Shameless wonderings of a young college student

By Derek Walker

Has it really been five years since the world has seen a moustached Alex Trebek? Sigh…

Prince is conducting the halftime festivities at this Sunday’s Super Bowl. Suffice it to say, I will be watching the Discovery Channel’s alternative, the “Bissell Kitty Halftime Show.”

Wanted: Talented comedic actors. Memorization of lines a plus. If interested, apply to Saturday Night Live.

Does anybody remember the one episode of The Brady Bunch where Cousin Oliver dies whilst trying to dismantle the world’s first fully functional hydrogen bomb? Me neither. Must have been another one of my sick dreams.

I hate to say it, but The Simpsons not only jumped the shark, but it leaped, skipped, frolicked and boogie-woogied clean over it.

Is reality TV dead yet?

Missing: The career belonging to one Matthew Broderick. If found, please contact his agent or the man himself as soon as possible.

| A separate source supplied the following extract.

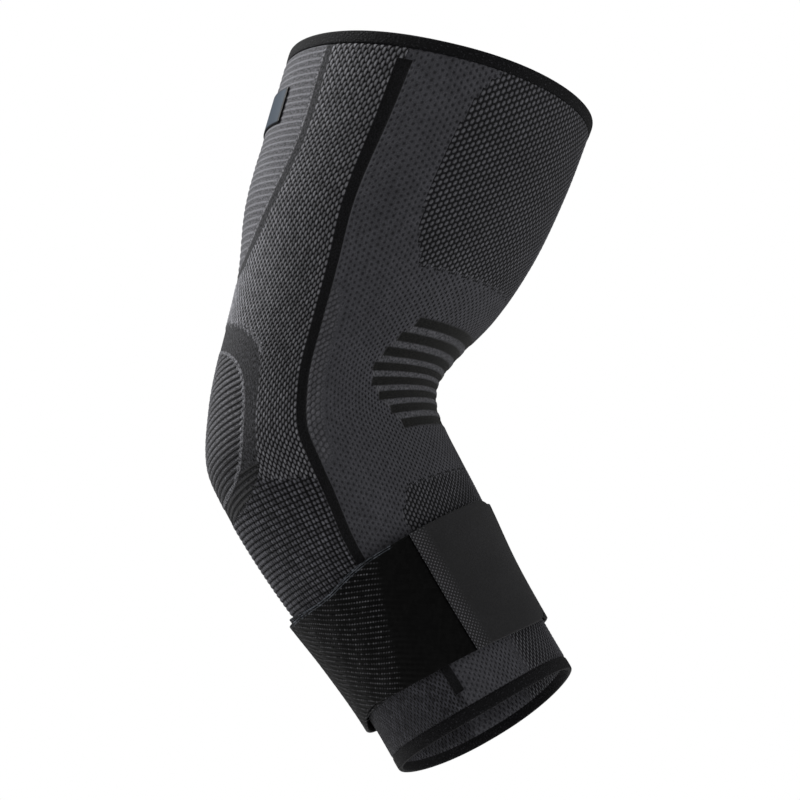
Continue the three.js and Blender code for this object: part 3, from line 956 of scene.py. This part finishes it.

Call me crazy, but the Lifetime network is one of the most entertaining channels on cable television. Films about abusive husbands and the wives they wrong can never get old.

The day Peyton Manning stars in commercials for Starkist tuna fish is the day I turn off my TV. Or, hit the record button on my VCR, I can’t decide yet. Primo corporate sponsorship-based entertainment.